Als een directeur-grootaandeelhouder (dga) in zijn arbeidsovereenkomst opneemt dat hij een aan hem ter beschikking gestelde auto niet privé gebruikt, kan de inspecteur stellen dat deze bepaling geen realiteitswaarde heeft en naheffen. De dga kon namelijk zelf het gebruik van de auto bepalen.
In deze zaak ging het om een dga die een auto ter beschikking kreeg gesteld van zijn bv die hij niet privé mocht gebruiken. Dit was ook opgenomen in zijn arbeidsovereenkomst met de bv. Hij verzocht de inspecteur om een verklaring geen privégebruik auto (tool). De inspecteur verstrekte deze waarop de bv geen loonheffingen inhield over de jaren 2012, 2013 en 2014. De dga hield geen rittenregistratie (tool) bij. Na controle legde de inspecteur echter naheffingsaanslagen met 25% boete op. Volgens hem had het verbod op privégebruik in de arbeidsovereenkomst geen realiteitswaarde omdat de man als dga verbonden was aan de bv.
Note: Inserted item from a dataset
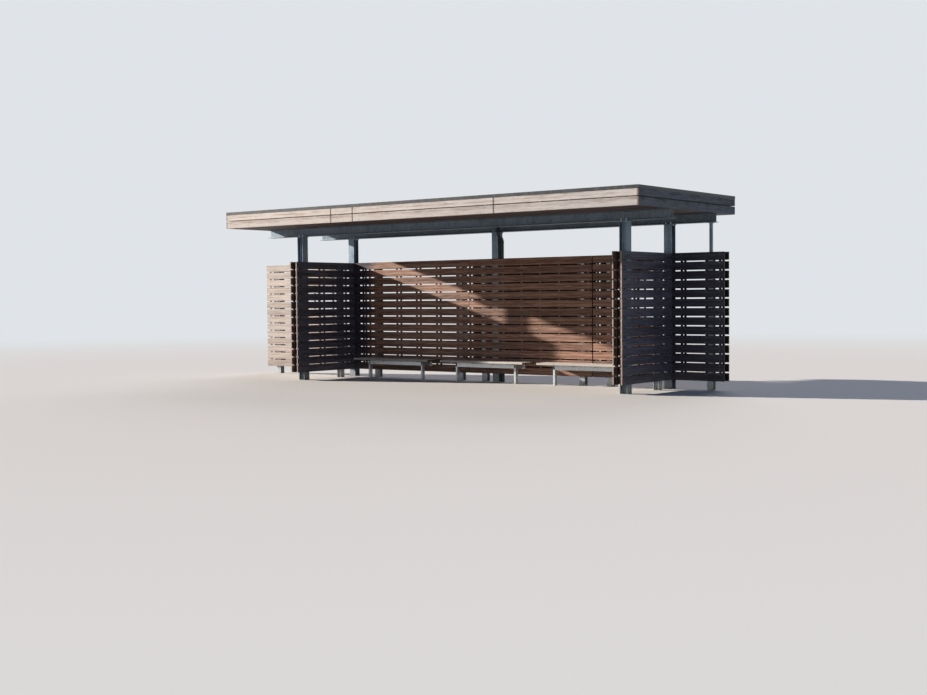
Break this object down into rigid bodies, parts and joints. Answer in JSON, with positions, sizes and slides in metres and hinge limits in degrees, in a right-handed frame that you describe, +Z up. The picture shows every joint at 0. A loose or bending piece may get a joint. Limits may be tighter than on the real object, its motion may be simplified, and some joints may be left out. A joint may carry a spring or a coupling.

De dga gaf daarop aan dat de auto door hem en andere werknemers van de bv alleen voor dienstritten was gebruikt en dat de auto na gebruik op het terrein van de bv werd geparkeerd en na sluitingstijd achter een afsluitbaar hek stond. De feitelijke beschikkingsmacht over de auto (tool) lag volgens hem bij de bv.
Het hof vond dat er geen sprake was van een situatie waarin een werknemer de auto alleen mocht rijden voor bepaalde opdrachten van zijn werkgever om personen of goederen te vervoeren. De dga kon als enig bestuurder van de bv zelf bepalen of en op welke wijze hij van de auto gebruikmaakte. Het feit dat in de arbeidsovereenkomst een verbod was opgenomen voor privégebruik, maakte dat niet anders omdat het verbod niet van belang was voor de vraag of sprake was van terbeschikkingstelling. Het feit dat andere werknemers ook gebruik konden maken van de auto deed daar ook niet aan af omdat zij dit alleen mochten na overleg met de dga. Het beroep werd dus ongegrond verklaard.